Each line that includes "groups" counts once; give the total and nothing besides.

*Data supplied:*
--

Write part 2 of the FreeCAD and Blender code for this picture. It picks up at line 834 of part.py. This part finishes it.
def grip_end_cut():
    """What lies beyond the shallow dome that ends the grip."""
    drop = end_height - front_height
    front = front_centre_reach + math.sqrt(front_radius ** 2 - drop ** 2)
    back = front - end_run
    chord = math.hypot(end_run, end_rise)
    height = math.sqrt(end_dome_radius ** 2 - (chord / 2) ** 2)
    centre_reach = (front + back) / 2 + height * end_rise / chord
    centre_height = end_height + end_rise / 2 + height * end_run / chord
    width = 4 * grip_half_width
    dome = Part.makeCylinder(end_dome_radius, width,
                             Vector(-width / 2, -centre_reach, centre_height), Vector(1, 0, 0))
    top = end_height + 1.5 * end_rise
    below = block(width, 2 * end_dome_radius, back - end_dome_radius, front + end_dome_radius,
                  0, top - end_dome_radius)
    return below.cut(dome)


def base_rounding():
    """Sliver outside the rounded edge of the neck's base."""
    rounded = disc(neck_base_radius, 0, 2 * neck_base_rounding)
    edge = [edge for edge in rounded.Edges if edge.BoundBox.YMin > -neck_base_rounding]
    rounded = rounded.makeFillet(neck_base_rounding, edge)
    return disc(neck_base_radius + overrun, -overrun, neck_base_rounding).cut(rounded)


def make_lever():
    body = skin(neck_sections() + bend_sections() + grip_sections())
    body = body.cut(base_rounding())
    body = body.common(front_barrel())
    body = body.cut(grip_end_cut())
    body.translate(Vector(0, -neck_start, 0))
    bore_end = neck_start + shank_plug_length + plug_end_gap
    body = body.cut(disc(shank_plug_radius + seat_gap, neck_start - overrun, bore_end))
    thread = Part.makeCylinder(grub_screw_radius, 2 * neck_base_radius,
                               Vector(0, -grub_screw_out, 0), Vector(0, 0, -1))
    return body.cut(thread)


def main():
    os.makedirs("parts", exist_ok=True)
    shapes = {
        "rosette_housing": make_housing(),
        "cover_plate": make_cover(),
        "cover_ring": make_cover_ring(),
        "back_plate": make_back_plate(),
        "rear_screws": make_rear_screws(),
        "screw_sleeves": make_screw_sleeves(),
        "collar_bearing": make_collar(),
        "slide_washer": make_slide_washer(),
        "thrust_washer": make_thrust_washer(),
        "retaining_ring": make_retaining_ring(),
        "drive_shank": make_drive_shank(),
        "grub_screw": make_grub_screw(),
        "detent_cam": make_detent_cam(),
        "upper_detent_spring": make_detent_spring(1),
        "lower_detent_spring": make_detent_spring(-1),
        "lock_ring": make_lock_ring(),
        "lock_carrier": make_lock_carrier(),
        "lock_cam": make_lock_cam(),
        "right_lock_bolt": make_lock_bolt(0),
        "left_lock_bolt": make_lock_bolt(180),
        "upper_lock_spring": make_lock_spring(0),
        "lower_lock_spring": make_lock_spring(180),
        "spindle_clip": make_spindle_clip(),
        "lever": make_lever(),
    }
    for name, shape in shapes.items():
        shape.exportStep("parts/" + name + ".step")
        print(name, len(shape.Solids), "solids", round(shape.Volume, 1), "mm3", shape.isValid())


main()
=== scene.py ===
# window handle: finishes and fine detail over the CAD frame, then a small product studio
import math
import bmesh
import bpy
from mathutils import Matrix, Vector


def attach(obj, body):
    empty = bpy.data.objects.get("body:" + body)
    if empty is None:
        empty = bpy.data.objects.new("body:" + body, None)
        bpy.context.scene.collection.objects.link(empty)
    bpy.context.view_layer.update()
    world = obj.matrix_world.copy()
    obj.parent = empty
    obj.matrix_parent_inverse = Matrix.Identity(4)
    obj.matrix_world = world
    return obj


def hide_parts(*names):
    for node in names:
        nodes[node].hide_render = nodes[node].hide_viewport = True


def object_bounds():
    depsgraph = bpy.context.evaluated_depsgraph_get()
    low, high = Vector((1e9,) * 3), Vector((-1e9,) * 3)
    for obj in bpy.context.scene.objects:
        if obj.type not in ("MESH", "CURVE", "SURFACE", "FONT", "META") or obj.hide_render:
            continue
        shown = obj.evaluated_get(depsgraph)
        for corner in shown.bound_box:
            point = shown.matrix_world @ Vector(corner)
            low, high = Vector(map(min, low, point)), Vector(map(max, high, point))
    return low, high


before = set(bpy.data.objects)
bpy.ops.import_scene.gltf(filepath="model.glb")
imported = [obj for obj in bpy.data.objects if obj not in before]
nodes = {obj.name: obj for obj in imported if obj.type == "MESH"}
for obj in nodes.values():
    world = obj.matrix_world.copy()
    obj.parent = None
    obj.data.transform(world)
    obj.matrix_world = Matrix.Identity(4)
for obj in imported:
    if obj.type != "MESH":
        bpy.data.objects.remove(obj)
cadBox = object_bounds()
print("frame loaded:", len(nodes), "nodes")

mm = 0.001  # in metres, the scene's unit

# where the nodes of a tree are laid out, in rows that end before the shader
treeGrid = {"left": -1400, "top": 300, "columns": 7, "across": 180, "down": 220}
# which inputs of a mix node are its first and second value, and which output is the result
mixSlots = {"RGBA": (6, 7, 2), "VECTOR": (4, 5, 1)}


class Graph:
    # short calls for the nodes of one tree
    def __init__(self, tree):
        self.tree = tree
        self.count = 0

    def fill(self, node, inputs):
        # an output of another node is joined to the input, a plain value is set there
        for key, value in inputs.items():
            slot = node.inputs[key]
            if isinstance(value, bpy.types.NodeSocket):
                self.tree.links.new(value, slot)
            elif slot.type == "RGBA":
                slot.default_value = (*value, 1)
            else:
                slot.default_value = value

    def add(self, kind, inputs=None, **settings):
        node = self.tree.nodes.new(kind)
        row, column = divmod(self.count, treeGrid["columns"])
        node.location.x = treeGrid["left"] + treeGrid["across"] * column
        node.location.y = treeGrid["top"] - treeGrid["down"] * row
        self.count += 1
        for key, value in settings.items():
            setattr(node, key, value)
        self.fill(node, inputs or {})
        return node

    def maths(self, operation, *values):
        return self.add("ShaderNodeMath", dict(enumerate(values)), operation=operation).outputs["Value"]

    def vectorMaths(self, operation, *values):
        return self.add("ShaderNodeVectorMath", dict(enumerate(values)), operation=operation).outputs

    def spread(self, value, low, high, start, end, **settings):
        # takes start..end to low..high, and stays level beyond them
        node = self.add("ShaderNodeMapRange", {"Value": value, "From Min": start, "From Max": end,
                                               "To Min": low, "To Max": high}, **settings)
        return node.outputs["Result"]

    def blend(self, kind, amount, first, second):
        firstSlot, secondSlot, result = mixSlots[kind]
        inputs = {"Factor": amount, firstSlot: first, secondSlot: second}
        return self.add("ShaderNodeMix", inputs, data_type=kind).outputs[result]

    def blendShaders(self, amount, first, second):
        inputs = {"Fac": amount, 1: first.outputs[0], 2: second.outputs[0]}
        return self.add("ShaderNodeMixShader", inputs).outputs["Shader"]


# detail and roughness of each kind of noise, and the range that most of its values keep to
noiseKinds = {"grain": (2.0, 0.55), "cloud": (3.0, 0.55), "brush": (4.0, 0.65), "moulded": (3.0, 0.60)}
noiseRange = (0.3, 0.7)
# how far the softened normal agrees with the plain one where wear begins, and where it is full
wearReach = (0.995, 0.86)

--

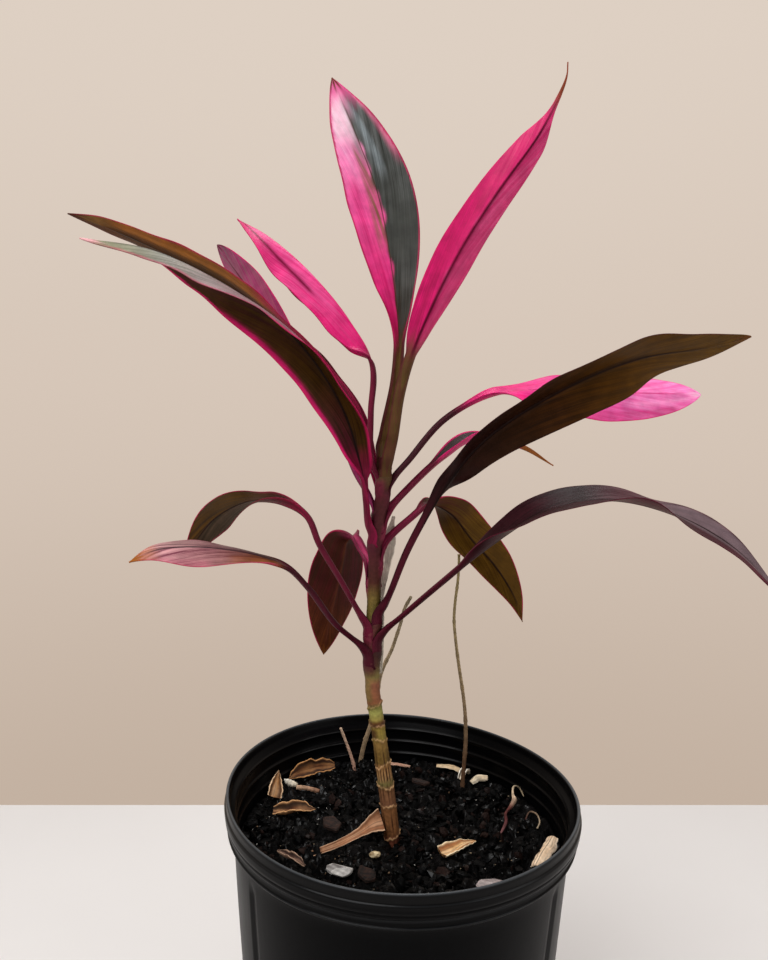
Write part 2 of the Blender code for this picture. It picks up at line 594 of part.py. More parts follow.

--

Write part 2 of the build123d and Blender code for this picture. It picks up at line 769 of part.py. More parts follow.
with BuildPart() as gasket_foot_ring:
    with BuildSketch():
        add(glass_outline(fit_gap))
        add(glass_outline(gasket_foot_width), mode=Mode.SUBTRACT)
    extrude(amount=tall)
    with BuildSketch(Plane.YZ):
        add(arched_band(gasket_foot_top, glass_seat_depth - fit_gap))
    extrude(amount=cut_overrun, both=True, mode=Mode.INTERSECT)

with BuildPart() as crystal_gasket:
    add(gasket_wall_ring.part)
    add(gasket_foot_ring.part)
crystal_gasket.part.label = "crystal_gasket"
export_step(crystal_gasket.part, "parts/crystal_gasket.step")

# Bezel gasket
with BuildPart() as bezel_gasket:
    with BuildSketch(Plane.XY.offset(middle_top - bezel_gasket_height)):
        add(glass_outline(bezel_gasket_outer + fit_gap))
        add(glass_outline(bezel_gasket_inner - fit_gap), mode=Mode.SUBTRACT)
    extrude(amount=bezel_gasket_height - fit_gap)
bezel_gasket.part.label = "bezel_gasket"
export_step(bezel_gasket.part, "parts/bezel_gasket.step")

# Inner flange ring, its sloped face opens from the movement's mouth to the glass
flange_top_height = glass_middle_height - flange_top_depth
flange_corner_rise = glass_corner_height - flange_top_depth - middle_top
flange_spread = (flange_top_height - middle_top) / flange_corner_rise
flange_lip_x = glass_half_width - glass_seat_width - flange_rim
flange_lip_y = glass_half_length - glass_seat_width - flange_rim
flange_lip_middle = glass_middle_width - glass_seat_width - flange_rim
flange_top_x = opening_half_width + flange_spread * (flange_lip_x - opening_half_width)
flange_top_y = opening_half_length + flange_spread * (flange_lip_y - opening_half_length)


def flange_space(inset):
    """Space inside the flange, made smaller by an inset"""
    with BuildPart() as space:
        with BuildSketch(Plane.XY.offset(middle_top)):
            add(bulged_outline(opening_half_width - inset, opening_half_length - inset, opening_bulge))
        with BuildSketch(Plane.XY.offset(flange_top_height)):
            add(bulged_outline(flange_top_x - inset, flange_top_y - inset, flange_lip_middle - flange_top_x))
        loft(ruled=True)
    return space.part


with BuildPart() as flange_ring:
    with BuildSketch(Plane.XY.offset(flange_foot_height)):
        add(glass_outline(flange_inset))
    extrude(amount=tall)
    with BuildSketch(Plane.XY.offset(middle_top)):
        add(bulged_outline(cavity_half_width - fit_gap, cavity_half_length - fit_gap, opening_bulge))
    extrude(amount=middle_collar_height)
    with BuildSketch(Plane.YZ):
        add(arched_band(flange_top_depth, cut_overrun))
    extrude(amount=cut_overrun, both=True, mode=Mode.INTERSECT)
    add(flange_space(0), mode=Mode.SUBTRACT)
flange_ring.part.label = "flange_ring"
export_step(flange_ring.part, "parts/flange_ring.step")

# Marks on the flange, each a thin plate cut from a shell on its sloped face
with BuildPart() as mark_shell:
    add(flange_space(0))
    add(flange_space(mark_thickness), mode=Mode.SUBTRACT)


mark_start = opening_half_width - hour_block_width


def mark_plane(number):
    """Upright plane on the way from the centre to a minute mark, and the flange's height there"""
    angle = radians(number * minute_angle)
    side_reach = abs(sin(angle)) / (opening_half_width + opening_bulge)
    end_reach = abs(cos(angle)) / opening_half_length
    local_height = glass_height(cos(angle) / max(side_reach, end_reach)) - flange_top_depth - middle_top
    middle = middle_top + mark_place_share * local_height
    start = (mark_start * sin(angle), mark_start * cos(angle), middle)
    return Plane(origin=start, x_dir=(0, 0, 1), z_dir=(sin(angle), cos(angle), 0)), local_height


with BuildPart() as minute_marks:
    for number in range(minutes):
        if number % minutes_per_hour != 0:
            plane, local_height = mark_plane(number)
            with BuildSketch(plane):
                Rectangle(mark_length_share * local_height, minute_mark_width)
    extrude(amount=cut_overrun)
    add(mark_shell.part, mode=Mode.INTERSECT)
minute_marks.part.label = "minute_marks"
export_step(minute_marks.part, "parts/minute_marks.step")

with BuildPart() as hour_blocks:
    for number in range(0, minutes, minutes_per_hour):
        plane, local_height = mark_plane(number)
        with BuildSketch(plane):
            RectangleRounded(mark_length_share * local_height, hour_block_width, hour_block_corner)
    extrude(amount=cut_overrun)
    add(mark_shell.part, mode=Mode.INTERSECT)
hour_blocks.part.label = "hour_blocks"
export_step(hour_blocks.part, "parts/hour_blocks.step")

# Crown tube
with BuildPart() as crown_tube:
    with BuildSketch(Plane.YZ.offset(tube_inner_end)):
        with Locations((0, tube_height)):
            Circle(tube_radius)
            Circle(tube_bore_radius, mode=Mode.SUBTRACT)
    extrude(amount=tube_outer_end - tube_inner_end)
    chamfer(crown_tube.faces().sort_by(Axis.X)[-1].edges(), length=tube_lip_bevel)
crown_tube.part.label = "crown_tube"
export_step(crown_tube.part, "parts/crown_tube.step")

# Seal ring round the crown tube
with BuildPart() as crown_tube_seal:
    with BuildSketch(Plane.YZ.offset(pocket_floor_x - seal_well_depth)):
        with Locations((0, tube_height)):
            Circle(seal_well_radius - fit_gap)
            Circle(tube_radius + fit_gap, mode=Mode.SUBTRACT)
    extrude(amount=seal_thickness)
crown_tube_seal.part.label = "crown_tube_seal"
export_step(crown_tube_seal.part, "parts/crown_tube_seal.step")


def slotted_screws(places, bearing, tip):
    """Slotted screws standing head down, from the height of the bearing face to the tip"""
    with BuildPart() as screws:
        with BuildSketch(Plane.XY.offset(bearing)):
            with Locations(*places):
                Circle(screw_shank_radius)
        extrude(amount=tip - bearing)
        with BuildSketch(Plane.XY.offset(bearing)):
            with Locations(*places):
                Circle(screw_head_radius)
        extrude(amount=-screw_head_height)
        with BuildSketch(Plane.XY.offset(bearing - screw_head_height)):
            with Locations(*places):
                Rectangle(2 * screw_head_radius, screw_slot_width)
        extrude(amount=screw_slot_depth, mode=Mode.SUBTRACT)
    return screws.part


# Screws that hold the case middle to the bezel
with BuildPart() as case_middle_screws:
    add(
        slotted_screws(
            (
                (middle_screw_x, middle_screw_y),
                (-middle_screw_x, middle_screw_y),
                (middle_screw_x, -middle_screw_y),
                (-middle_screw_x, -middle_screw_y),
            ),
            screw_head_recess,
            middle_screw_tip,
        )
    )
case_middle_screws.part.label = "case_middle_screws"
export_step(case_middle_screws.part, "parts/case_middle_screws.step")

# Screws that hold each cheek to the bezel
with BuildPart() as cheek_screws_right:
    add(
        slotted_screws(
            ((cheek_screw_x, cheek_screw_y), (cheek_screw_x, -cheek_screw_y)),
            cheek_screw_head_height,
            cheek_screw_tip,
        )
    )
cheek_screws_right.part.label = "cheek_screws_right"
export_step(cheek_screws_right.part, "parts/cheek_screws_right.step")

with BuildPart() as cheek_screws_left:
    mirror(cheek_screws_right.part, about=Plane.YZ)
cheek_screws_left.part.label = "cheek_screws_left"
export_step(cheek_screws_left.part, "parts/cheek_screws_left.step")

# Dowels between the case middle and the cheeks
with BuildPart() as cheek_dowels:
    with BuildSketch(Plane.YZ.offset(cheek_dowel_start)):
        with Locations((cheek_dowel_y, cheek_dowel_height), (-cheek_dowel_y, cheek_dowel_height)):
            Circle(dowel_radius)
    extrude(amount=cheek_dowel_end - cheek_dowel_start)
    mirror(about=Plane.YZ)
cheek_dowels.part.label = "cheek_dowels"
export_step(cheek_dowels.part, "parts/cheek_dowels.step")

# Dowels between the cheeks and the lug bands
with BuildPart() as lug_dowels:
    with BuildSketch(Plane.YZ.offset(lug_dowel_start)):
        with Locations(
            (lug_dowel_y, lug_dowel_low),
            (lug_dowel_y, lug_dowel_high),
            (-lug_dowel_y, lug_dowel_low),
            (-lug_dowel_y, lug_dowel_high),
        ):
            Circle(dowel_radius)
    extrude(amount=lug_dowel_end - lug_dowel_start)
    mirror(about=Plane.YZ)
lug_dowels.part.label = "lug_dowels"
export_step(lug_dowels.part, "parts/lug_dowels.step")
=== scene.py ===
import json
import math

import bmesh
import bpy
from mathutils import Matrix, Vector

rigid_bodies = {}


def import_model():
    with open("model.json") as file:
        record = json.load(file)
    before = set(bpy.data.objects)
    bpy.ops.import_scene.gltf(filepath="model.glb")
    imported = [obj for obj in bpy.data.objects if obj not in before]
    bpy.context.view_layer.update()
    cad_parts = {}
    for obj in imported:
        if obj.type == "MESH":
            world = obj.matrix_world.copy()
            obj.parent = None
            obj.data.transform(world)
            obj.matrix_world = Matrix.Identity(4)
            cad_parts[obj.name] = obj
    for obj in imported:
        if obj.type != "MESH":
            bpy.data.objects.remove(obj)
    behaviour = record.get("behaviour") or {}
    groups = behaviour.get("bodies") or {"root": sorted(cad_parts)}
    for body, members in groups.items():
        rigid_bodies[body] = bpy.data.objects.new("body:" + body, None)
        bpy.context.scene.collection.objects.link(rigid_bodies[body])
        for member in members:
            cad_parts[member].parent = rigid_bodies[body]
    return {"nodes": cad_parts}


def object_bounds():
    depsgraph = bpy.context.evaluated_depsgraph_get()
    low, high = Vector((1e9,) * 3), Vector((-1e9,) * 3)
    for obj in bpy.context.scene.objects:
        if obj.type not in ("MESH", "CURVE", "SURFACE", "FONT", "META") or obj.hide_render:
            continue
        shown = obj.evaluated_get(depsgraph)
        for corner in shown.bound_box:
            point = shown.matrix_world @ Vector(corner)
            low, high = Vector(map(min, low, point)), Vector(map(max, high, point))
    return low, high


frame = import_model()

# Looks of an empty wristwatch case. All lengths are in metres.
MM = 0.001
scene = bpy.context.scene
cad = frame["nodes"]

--

*Response to the task:*
2